Pour conclure le chapitre de Pebble Beach, les 4,2M$ obtenus par Broad Arrow pour sa Ferrari F50 est un résultat décevant si on le compare aux 5 millions et plus obtenus en mars 2023 et décembre 2022 par une maison concurrente. Il en est de même pour la Ferrari 250 GT SWB California Spider ex-Targa Florio vendue en après-vente entre 8,5 et 8,9 millions de dollars, soit l'un des prix les plus bas atteints par un 250 California Spider SWB au cours des 10 dernières années. Le temps passé sur le marché sans trouver d’acquéreur, sa face avant régulièrement modifiée et ses phares non carénés sont une explication.

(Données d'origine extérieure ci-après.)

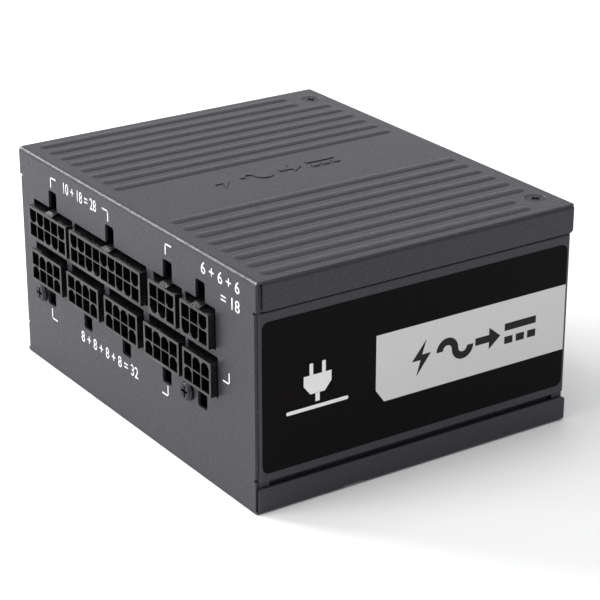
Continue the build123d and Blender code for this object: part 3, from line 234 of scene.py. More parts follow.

Mon analyse ne serait pas complète si l’on ne se penchait pas sur les résultats obtenus lors du concours de Hampton Court à Londres. Avec 55% de lots vendus, Gooding & Co repart avec un résultat largement en deçà de ses attentes malgré toute la science de son commissaire-priseur Charlie Ross et du prestige du concours londonien. L’offre du catalogue peu « exotique » et la morosité ambiante en Europe depuis le début de l’année n’auront pas aidé, mais il faut souligner la vente de deux Ferrari des années 1950. La première est une très belle 250 GT Europa de 1954 estimée entre 1,6M$ et 1,9$ qui dépasse très légèrement son estimation haute et l’une des stars de la vente, la Ferrari 166 MM/53 Spider qui s’échange à l’estimation basse à 3,2M$. Sortant directement d’une collection depuis 63 ans, elle était la 5ème des 6 carrosseries Vignale Spider produites et la 11ème des 13 châssis construits… Elle traduit parfaitement ce qu’il faudra retenir de cet article. Elle quitte un pionnier de la collection après 63 ans passés dans son garage et s’échange au prix d’une F40 produite à 1 311 exemplaires.